## Exercise directions
Find each line with the word "this" in it, then give the total alone.

## Exercise materials
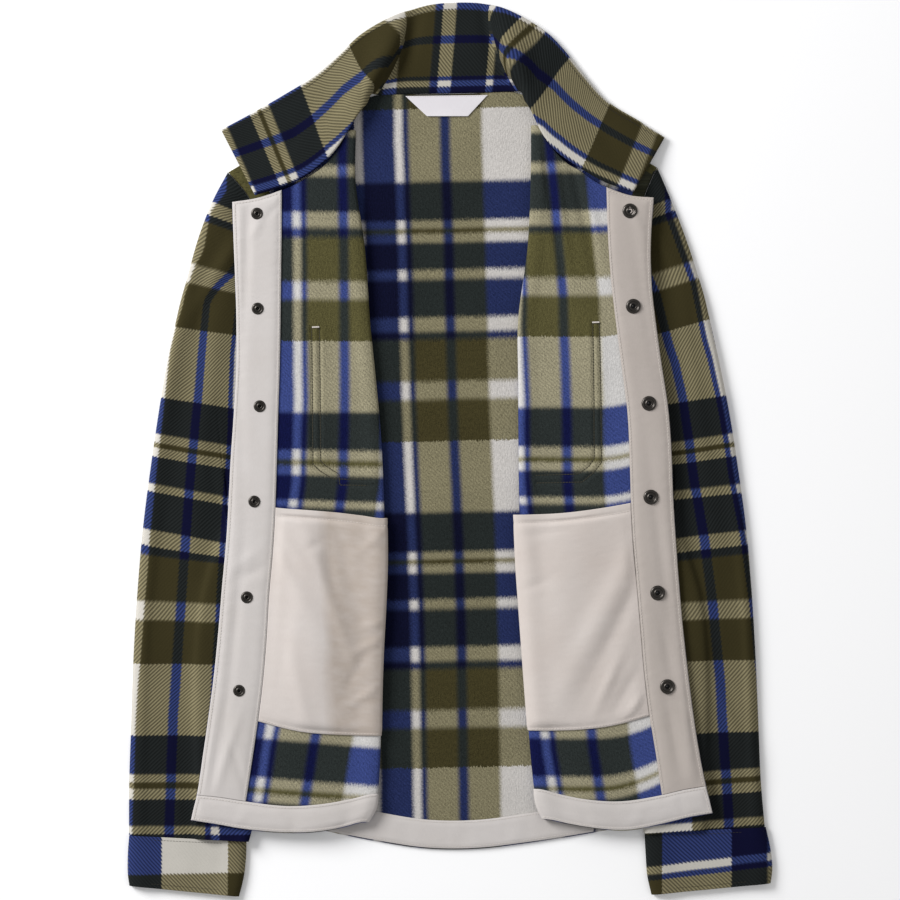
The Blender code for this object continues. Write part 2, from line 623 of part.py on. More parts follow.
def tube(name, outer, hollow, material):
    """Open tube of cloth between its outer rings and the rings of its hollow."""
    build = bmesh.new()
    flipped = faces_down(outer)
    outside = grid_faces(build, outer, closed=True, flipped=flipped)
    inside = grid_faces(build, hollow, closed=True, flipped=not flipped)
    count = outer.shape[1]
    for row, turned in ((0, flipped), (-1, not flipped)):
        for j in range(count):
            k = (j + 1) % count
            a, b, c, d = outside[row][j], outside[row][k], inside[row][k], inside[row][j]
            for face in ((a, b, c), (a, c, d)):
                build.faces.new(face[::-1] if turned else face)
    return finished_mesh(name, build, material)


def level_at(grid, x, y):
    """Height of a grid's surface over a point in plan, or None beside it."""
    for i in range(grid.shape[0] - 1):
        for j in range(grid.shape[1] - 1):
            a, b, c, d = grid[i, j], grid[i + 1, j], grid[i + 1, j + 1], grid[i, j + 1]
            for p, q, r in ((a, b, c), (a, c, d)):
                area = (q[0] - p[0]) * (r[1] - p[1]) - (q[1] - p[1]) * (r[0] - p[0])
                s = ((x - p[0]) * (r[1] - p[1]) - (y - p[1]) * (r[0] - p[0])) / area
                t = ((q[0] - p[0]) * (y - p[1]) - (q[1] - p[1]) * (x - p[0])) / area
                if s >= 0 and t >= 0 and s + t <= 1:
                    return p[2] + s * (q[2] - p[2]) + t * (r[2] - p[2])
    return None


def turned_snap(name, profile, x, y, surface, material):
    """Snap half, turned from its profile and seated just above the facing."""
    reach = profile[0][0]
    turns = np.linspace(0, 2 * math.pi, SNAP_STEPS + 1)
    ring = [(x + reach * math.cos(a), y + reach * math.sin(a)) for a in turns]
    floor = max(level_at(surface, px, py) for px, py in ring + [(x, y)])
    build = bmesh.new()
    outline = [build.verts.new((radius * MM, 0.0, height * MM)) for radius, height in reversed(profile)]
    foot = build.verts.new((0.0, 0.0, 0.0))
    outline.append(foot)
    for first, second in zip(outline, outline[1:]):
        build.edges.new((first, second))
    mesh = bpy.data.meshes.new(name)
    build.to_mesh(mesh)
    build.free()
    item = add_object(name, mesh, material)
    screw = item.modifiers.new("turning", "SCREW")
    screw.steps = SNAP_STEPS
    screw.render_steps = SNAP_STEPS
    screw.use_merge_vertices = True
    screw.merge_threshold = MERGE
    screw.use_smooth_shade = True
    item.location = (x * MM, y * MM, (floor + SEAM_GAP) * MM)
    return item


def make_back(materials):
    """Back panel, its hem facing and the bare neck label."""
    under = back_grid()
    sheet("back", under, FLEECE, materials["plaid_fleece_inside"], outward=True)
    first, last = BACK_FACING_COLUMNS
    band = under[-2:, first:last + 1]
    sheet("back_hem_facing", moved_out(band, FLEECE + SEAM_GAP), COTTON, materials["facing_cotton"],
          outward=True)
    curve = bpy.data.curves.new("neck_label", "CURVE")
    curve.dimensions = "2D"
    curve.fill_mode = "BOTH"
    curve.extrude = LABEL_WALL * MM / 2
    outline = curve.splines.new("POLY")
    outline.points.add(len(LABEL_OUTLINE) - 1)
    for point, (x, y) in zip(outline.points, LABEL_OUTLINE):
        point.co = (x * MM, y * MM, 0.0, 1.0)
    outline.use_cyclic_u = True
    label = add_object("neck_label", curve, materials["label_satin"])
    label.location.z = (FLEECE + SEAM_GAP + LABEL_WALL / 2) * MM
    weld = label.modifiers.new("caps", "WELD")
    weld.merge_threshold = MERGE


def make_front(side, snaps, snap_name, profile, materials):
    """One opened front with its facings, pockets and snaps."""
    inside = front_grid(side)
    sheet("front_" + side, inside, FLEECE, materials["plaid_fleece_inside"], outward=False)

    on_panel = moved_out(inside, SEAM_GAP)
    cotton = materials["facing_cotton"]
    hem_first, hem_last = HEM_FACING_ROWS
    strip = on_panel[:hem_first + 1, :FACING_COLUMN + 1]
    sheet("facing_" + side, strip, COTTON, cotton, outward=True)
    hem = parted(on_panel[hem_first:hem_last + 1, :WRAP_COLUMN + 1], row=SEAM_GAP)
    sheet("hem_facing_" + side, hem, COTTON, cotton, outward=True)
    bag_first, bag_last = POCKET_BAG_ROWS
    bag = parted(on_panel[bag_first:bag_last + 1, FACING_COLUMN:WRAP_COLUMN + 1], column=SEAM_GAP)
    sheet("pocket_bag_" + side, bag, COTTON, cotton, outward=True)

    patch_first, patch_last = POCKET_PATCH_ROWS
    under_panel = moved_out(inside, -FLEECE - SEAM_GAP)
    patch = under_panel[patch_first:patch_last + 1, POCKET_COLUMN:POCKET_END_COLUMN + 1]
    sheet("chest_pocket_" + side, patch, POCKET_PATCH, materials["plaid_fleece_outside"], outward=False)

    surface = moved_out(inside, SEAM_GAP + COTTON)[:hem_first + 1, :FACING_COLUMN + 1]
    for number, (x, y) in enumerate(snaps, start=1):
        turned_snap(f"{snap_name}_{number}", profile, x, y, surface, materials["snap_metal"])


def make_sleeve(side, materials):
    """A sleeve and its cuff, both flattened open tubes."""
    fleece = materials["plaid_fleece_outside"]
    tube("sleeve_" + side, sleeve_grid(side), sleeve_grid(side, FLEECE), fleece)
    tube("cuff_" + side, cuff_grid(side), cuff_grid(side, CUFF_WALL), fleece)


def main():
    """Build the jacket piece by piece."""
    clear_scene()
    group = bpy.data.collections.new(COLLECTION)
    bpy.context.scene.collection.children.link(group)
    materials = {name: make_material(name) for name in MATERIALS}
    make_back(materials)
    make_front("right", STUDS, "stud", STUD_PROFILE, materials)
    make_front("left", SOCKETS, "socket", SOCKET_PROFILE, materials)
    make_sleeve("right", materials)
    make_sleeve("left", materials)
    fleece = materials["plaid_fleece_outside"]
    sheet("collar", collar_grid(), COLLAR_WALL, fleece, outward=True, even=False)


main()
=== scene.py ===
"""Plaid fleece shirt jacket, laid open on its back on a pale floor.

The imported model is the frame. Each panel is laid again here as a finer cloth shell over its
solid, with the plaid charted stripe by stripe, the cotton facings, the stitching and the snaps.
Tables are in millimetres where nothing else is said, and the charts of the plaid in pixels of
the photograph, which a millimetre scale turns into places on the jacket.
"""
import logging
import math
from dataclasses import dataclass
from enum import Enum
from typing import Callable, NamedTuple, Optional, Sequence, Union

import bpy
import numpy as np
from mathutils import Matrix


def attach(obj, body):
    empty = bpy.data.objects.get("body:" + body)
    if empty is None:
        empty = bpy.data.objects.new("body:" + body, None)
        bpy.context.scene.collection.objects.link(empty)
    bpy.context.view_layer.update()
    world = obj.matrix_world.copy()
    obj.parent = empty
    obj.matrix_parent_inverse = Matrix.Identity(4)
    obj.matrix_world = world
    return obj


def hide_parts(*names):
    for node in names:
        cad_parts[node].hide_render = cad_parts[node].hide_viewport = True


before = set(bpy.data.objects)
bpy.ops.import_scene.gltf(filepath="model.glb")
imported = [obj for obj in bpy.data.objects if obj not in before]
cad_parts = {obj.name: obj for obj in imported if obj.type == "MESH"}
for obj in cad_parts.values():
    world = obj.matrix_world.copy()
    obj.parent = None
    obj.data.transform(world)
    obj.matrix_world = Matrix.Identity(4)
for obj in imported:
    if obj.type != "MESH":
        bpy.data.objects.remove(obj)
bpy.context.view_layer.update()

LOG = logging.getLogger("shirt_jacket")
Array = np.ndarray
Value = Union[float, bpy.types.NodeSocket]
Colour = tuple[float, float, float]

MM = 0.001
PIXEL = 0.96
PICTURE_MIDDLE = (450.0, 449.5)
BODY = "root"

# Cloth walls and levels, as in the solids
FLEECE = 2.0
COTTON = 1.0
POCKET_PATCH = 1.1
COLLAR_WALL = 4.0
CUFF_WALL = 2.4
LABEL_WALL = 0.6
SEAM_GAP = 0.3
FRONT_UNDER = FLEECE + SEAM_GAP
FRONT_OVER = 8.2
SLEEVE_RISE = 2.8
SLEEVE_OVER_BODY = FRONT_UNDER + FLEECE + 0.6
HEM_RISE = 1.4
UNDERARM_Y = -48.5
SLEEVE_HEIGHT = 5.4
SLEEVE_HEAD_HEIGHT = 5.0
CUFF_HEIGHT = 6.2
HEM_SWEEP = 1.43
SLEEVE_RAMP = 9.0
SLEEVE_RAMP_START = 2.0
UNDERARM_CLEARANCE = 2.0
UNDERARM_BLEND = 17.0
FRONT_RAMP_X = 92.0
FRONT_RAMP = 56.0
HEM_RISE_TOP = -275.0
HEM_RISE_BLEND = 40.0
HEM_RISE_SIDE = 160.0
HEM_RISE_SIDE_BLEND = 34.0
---
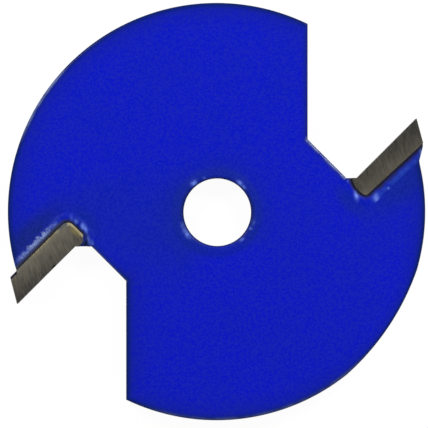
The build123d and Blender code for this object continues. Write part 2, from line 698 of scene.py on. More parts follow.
--
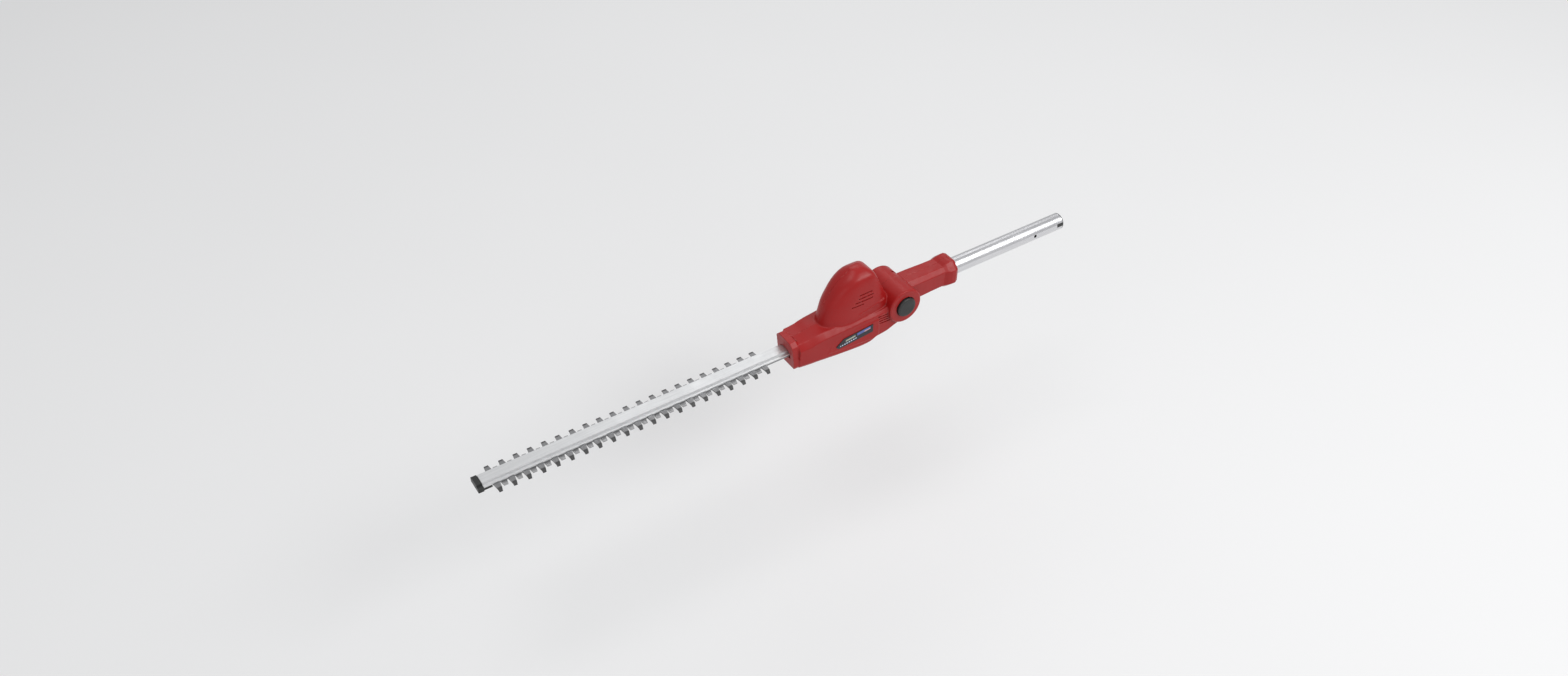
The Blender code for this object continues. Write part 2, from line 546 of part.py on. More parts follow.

## Result
3